**THE EXERCISE**
Give the data below again, word for word.
— begin DATA SHOWN —
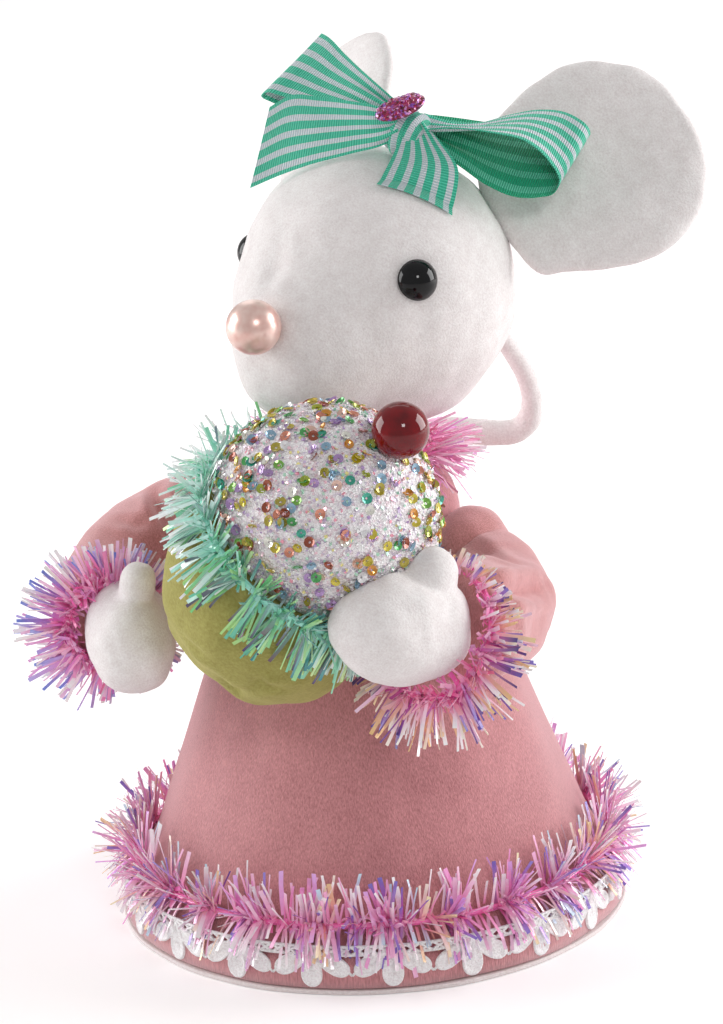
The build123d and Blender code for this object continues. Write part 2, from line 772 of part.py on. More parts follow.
collar_plane = Plane.XY.offset(collar_height)
collar_radius = dress_radius_at(collar_height - band_height / 2) + fit_gap
collar_reach = collar_radius + band_thickness + collar_strand_length
collar_tinsel = tinsel_ring(
    collar_plane,
    collar_radius,
    collar_strand_count,
    collar_strand_length,
    collar_strand_tilts,
    [dome_obstacle, seam_obstacle],
)
finish(collar_tinsel, "collar_tinsel")

for cuff_name, cuff_plane, thumb_centre in (
    ("left_cuff_tinsel", left_cuff_plane, left_thumb_centre),
    ("right_cuff_tinsel", right_cuff_plane, right_thumb_centre),
):
    cuff_tinsel = tinsel_ring(
        cuff_plane.offset(band_height / 2 + fit_gap),
        cuff_tinsel_radius,
        cuff_strand_count,
        cuff_strand_length,
        cuff_strand_tilts,
        [dome_obstacle, cup_obstacle, seam_obstacle, (thumb_centre, thumb_radius)],
    )
    finish(cuff_tinsel, cuff_name)

cup_tinsel = tinsel_ring(
    cup_plane.offset(-band_height / 2),
    cup_radius + fit_gap,
    cup_strand_count,
    cup_strand_length,
    cup_strand_tilts,
    cuff_obstacles + paw_obstacles + [(collar_plane.origin, collar_reach)],
)
finish(cup_tinsel, "cupcake_tinsel")

# Tail: a tapering stuffed tube with a wire in it
with BuildLine() as tail_route:
    FilletPolyline(tail_root, *tail_places, tail_tip_place, radius=tail_bend_radii)
tail_path = tail_route.wire()

tail_corner = Vector(*tail_places[0])
first_run = tail_corner - tail_root
first_turn = math.radians(first_run.get_angle(Vector(*tail_places[1]) - tail_corner))
tail_straight_length = first_run.length - tail_bend_radii[0] * math.tan(first_turn / 2)
tail_start_share = tail_straight_length / tail_path.length
tail_sections = []
across = Vector(1, 0, 0)
for step in range(tail_section_count + 1):
    share = tail_start_share + (1 - tail_start_share) * step / tail_section_count
    taper = max(0, share - tail_taper_share) / (1 - tail_taper_share)
    plane = plane_along(tail_path @ share, tail_path % share, across)
    across = plane.x_dir
    tail_sections.append(round_section(plane, tail_radius + (tail_tip_radius - tail_radius) * taper))

with BuildPart() as tail_cover:
    loft(tail_sections, ruled=True)
    extrude(round_section(tail_root_plane, tail_radius), amount=tail_straight_length)
    add(tube(tail_path, tail_wire_radius + fit_gap), mode=Mode.SUBTRACT)
finish(tail_cover.part, "tail_cover")

with BuildPart() as tail_wire:
    add(tube(tail_path, tail_wire_radius))
finish(tail_wire.part, "tail_wire")
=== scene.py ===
# %% [markdown]
# # A stuffed mouse with a big cupcake
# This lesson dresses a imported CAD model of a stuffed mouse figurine. The CAD holds the sizes, the joints
# and the hidden parts. Blender adds what the eye sees: velour, velvet, ribbon, lace, glitter and
# thousands of strips of tinsel film. Every length is written in millimetres and turned to metres once.

# %% Load the frame
import math

import bpy
import numpy as np
from mathutils import Matrix, Vector, noise


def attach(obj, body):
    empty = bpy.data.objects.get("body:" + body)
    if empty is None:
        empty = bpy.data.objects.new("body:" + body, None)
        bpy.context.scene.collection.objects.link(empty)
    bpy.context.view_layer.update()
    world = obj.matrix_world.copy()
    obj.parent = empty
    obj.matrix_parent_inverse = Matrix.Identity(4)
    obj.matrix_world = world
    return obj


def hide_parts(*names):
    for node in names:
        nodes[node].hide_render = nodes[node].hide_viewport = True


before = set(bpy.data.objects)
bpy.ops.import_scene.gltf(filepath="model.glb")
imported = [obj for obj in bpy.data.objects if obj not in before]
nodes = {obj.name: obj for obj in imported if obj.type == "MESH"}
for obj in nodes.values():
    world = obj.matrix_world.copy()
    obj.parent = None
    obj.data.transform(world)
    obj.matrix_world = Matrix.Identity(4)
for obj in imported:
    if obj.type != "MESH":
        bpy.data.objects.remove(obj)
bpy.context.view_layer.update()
mm = 0.001

# %% [markdown]
# ## Places that the pieces share
# The head is turned a little to the mouse's right, so pieces on it are placed in the head's own
# directions: forward, left and up. Arms, cupcake and tail use the figure's directions. One function each
# turns millimetres into metres, so no later cell has to think about units.

# %% Directions and points
head_middle = np.array((6.0, 17.0, 285.0)) * mm
head_radius = 62.5
head_turn = math.radians(-6)
head_forward = np.array((math.sin(head_turn), -math.cos(head_turn), 0))
head_left = np.array((math.cos(head_turn), math.sin(head_turn), 0))
up_way = np.array((0.0, 0.0, 1.0))


def place(*point):
    """A point of the figure, given in millimetres."""
    return np.array(point, float) * mm


def head_way(forward, left, up):
    """A direction given along the head's own forward, left and up."""
    return head_forward * forward + head_left * left + up_way * up


def head_place(forward, left, up):
    """A point given in millimetres from the middle of the head."""
    return head_middle + head_way(forward, left, up) * mm


def unit(way):
    """A direction of length one, or a whole row of them."""
    way = np.array(way, float)
    return way / np.linalg.norm(way, axis=-1, keepdims=True)


def through(knots, values, at):
    """A smooth line that passes through values at rising knots, read at each share in at."""
    knots = np.array(knots, float)
    values = np.array(values, float)
    slopes = np.gradient(values, knots, axis=0)
    at = np.clip(at, knots[0], knots[-1])
    left = np.clip(np.searchsorted(knots, at, side="right") - 1, 0, len(knots) - 2)
    gap = knots[left + 1] - knots[left]
    t = (at - knots[left]) / gap
    if values.ndim == 2:
        t = t[:, None]
        gap = gap[:, None]
    start = (2 * t**3 - 3 * t**2 + 1) * values[left] + (t**3 - 2 * t**2 + t) * gap * slopes[left]
    end = (3 * t**2 - 2 * t**3) * values[left + 1] + (t**3 - t**2) * gap * slopes[left + 1]
    return start + end


# %% [markdown]
# ## Camera
# The photograph was taken with a long lens, from the mouse's front left and a little above. The camera's
# directions come from two angles and a slight roll. The figure's middle isn't in the middle of the
# picture, so the lens is shifted by that many pixels instead of turning the camera.

# %% Camera
view_bearing = math.radians(33.0)
view_height = math.radians(17.0)
view_roll = math.radians(3.0)
aim_point = place(0, 0, 208)
camera_distance = 2014 * mm
photo_size = (723, 1024)
aim_pixel = (352.8, 461.5)
focal_pixels = 4512.7
sensor_size = 36.0
farthest_seen = 50

flat_right = np.array((math.cos(view_bearing), math.sin(view_bearing), 0))
camera_back = np.array((
    math.sin(view_bearing) * math.cos(view_height),
    -math.cos(view_bearing) * math.cos(view_height),
    math.sin(view_height),
))
flat_up = np.cross(camera_back, flat_right)
camera_right = flat_right * math.cos(view_roll) - flat_up * math.sin(view_roll)
camera_up = flat_up * math.cos(view_roll) + flat_right * math.sin(view_roll)
camera_place = aim_point + camera_back * camera_distance

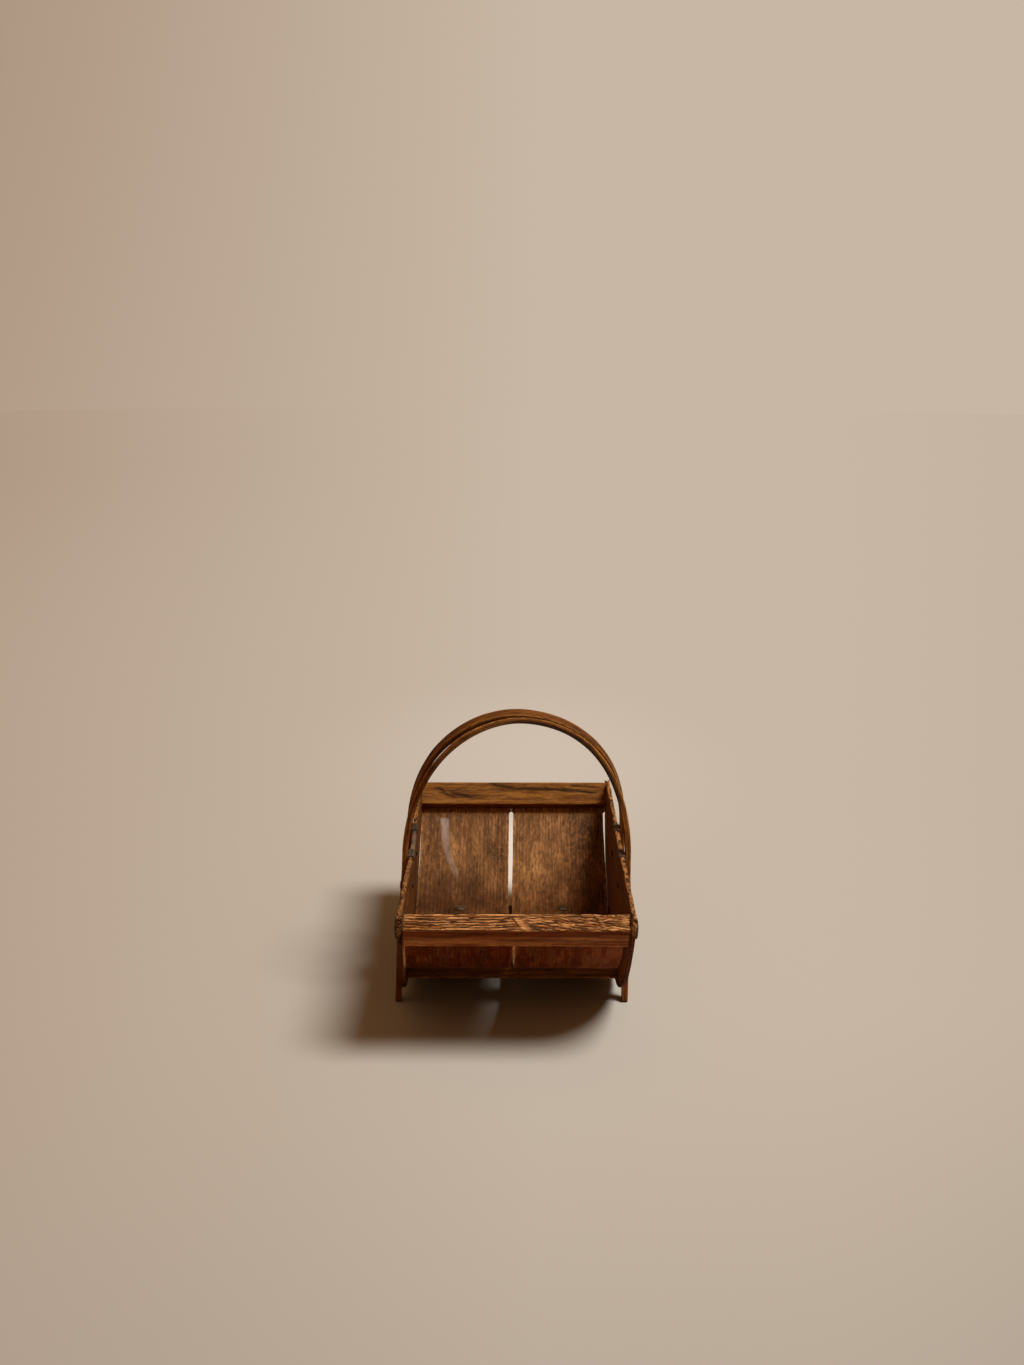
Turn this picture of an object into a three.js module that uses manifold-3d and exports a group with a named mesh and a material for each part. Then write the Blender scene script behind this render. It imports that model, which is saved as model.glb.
— end DATA SHOWN —
**FULL OUTPUT**
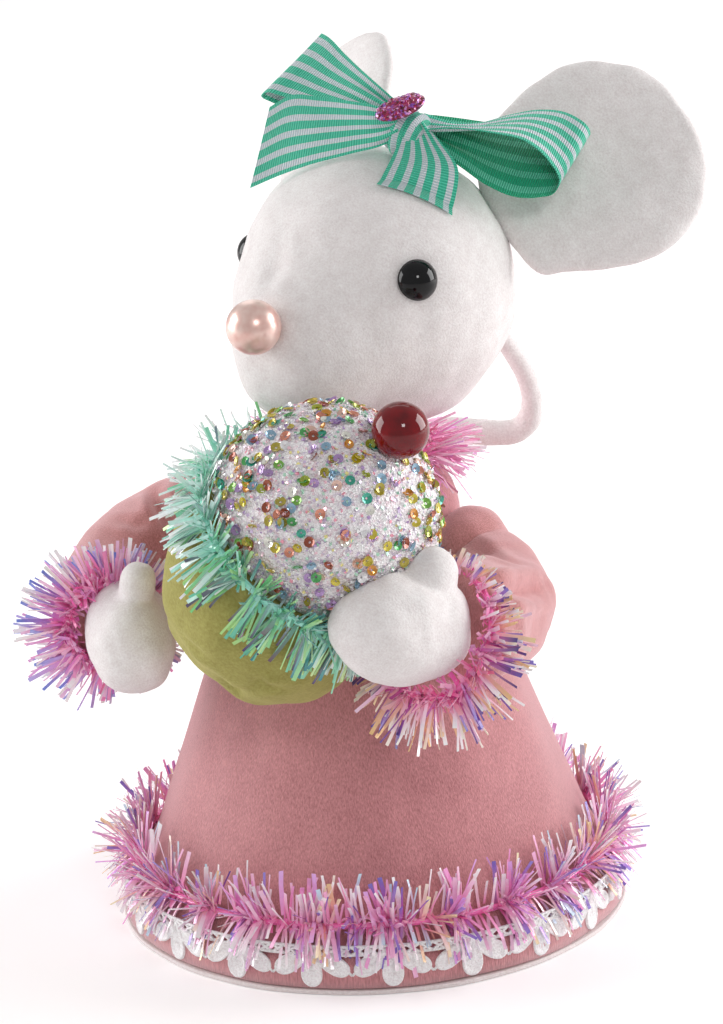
The build123d and Blender code for this object continues. Write part 2, from line 772 of part.py on. More parts follow.
collar_plane = Plane.XY.offset(collar_height)
collar_radius = dress_radius_at(collar_height - band_height / 2) + fit_gap
collar_reach = collar_radius + band_thickness + collar_strand_length
collar_tinsel = tinsel_ring(
    collar_plane,
    collar_radius,
    collar_strand_count,
    collar_strand_length,
    collar_strand_tilts,
    [dome_obstacle, seam_obstacle],
)
finish(collar_tinsel, "collar_tinsel")

for cuff_name, cuff_plane, thumb_centre in (
    ("left_cuff_tinsel", left_cuff_plane, left_thumb_centre),
    ("right_cuff_tinsel", right_cuff_plane, right_thumb_centre),
):
    cuff_tinsel = tinsel_ring(
        cuff_plane.offset(band_height / 2 + fit_gap),
        cuff_tinsel_radius,
        cuff_strand_count,
        cuff_strand_length,
        cuff_strand_tilts,
        [dome_obstacle, cup_obstacle, seam_obstacle, (thumb_centre, thumb_radius)],
    )
    finish(cuff_tinsel, cuff_name)

cup_tinsel = tinsel_ring(
    cup_plane.offset(-band_height / 2),
    cup_radius + fit_gap,
    cup_strand_count,
    cup_strand_length,
    cup_strand_tilts,
    cuff_obstacles + paw_obstacles + [(collar_plane.origin, collar_reach)],
)
finish(cup_tinsel, "cupcake_tinsel")

# Tail: a tapering stuffed tube with a wire in it
with BuildLine() as tail_route:
    FilletPolyline(tail_root, *tail_places, tail_tip_place, radius=tail_bend_radii)
tail_path = tail_route.wire()

tail_corner = Vector(*tail_places[0])
first_run = tail_corner - tail_root
first_turn = math.radians(first_run.get_angle(Vector(*tail_places[1]) - tail_corner))
tail_straight_length = first_run.length - tail_bend_radii[0] * math.tan(first_turn / 2)
tail_start_share = tail_straight_length / tail_path.length
tail_sections = []
across = Vector(1, 0, 0)
for step in range(tail_section_count + 1):
    share = tail_start_share + (1 - tail_start_share) * step / tail_section_count
    taper = max(0, share - tail_taper_share) / (1 - tail_taper_share)
    plane = plane_along(tail_path @ share, tail_path % share, across)
    across = plane.x_dir
    tail_sections.append(round_section(plane, tail_radius + (tail_tip_radius - tail_radius) * taper))

with BuildPart() as tail_cover:
    loft(tail_sections, ruled=True)
    extrude(round_section(tail_root_plane, tail_radius), amount=tail_straight_length)
    add(tube(tail_path, tail_wire_radius + fit_gap), mode=Mode.SUBTRACT)
finish(tail_cover.part, "tail_cover")

with BuildPart() as tail_wire:
    add(tube(tail_path, tail_wire_radius))
finish(tail_wire.part, "tail_wire")
=== scene.py ===
# %% [markdown]
# # A stuffed mouse with a big cupcake
# This lesson dresses a imported CAD model of a stuffed mouse figurine. The CAD holds the sizes, the joints
# and the hidden parts. Blender adds what the eye sees: velour, velvet, ribbon, lace, glitter and
# thousands of strips of tinsel film. Every length is written in millimetres and turned to metres once.

# %% Load the frame
import math

import bpy
import numpy as np
from mathutils import Matrix, Vector, noise


def attach(obj, body):
    empty = bpy.data.objects.get("body:" + body)
    if empty is None:
        empty = bpy.data.objects.new("body:" + body, None)
        bpy.context.scene.collection.objects.link(empty)
    bpy.context.view_layer.update()
    world = obj.matrix_world.copy()
    obj.parent = empty
    obj.matrix_parent_inverse = Matrix.Identity(4)
    obj.matrix_world = world
    return obj


def hide_parts(*names):
    for node in names:
        nodes[node].hide_render = nodes[node].hide_viewport = True


before = set(bpy.data.objects)
bpy.ops.import_scene.gltf(filepath="model.glb")
imported = [obj for obj in bpy.data.objects if obj not in before]
nodes = {obj.name: obj for obj in imported if obj.type == "MESH"}
for obj in nodes.values():
    world = obj.matrix_world.copy()
    obj.parent = None
    obj.data.transform(world)
    obj.matrix_world = Matrix.Identity(4)
for obj in imported:
    if obj.type != "MESH":
        bpy.data.objects.remove(obj)
bpy.context.view_layer.update()
mm = 0.001

# %% [markdown]
# ## Places that the pieces share
# The head is turned a little to the mouse's right, so pieces on it are placed in the head's own
# directions: forward, left and up. Arms, cupcake and tail use the figure's directions. One function each
# turns millimetres into metres, so no later cell has to think about units.

# %% Directions and points
head_middle = np.array((6.0, 17.0, 285.0)) * mm
head_radius = 62.5
head_turn = math.radians(-6)
head_forward = np.array((math.sin(head_turn), -math.cos(head_turn), 0))
head_left = np.array((math.cos(head_turn), math.sin(head_turn), 0))
up_way = np.array((0.0, 0.0, 1.0))


def place(*point):
    """A point of the figure, given in millimetres."""
    return np.array(point, float) * mm


def head_way(forward, left, up):
    """A direction given along the head's own forward, left and up."""
    return head_forward * forward + head_left * left + up_way * up


def head_place(forward, left, up):
    """A point given in millimetres from the middle of the head."""
    return head_middle + head_way(forward, left, up) * mm


def unit(way):
    """A direction of length one, or a whole row of them."""
    way = np.array(way, float)
    return way / np.linalg.norm(way, axis=-1, keepdims=True)


def through(knots, values, at):
    """A smooth line that passes through values at rising knots, read at each share in at."""
    knots = np.array(knots, float)
    values = np.array(values, float)
    slopes = np.gradient(values, knots, axis=0)
    at = np.clip(at, knots[0], knots[-1])
    left = np.clip(np.searchsorted(knots, at, side="right") - 1, 0, len(knots) - 2)
    gap = knots[left + 1] - knots[left]
    t = (at - knots[left]) / gap
    if values.ndim == 2:
        t = t[:, None]
        gap = gap[:, None]
    start = (2 * t**3 - 3 * t**2 + 1) * values[left] + (t**3 - 2 * t**2 + t) * gap * slopes[left]
    end = (3 * t**2 - 2 * t**3) * values[left + 1] + (t**3 - t**2) * gap * slopes[left + 1]
    return start + end


# %% [markdown]
# ## Camera
# The photograph was taken with a long lens, from the mouse's front left and a little above. The camera's
# directions come from two angles and a slight roll. The figure's middle isn't in the middle of the
# picture, so the lens is shifted by that many pixels instead of turning the camera.

# %% Camera
view_bearing = math.radians(33.0)
view_height = math.radians(17.0)
view_roll = math.radians(3.0)
aim_point = place(0, 0, 208)
camera_distance = 2014 * mm
photo_size = (723, 1024)
aim_pixel = (352.8, 461.5)
focal_pixels = 4512.7
sensor_size = 36.0
farthest_seen = 50

flat_right = np.array((math.cos(view_bearing), math.sin(view_bearing), 0))
camera_back = np.array((
    math.sin(view_bearing) * math.cos(view_height),
    -math.cos(view_bearing) * math.cos(view_height),
    math.sin(view_height),
))
flat_up = np.cross(camera_back, flat_right)
camera_right = flat_right * math.cos(view_roll) - flat_up * math.sin(view_roll)
camera_up = flat_up * math.cos(view_roll) + flat_right * math.sin(view_roll)
camera_place = aim_point + camera_back * camera_distance

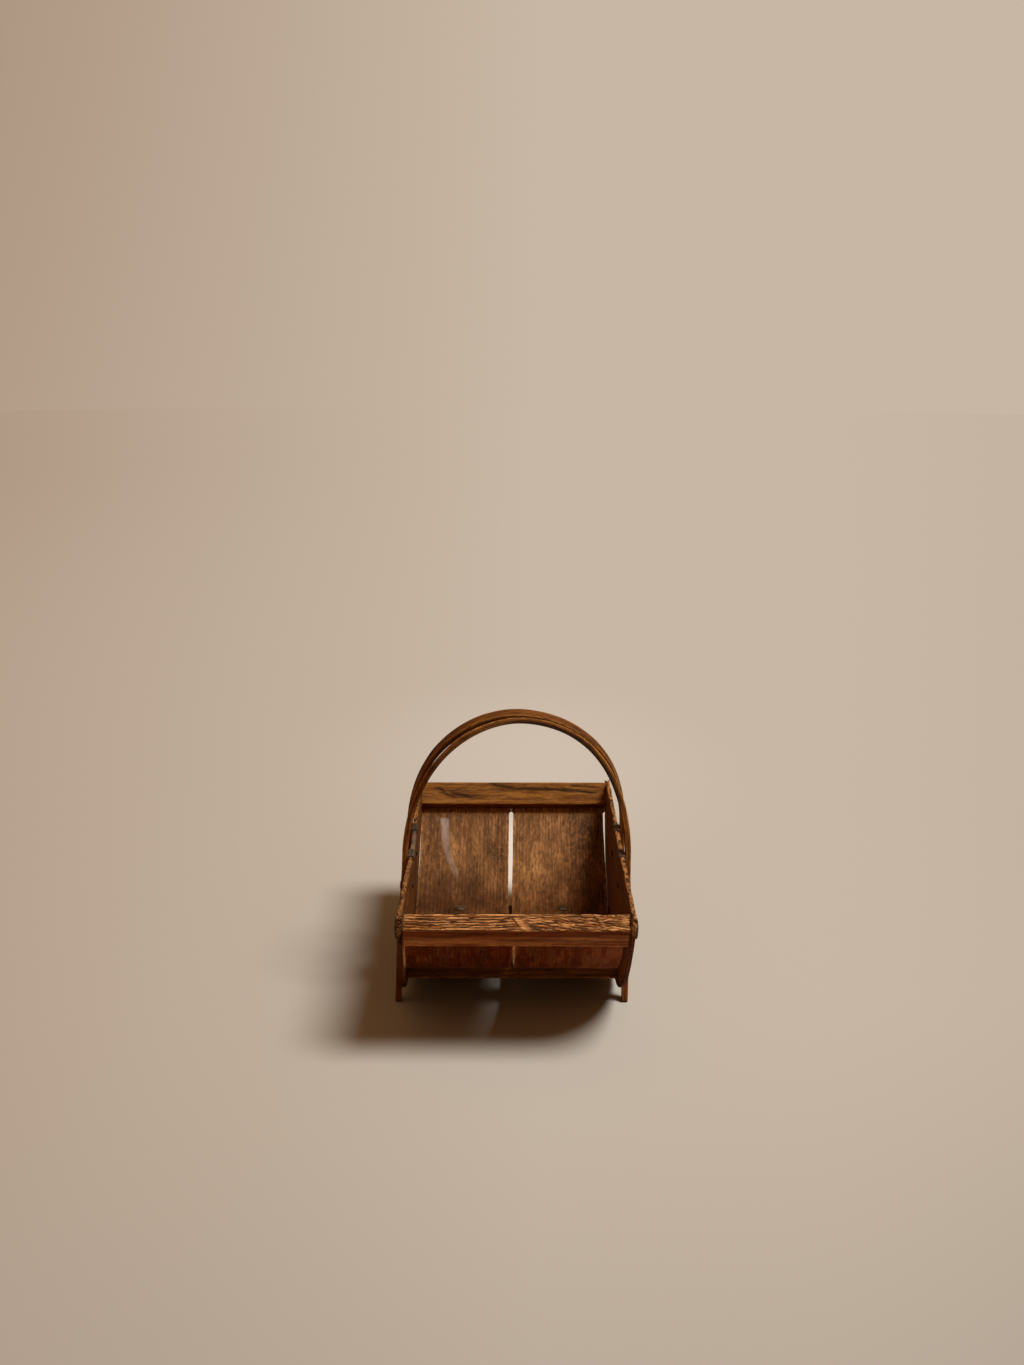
Turn this picture of an object into a three.js module that uses manifold-3d and exports a group with a named mesh and a material for each part. Then write the Blender scene script behind this render. It imports that model, which is saved as model.glb.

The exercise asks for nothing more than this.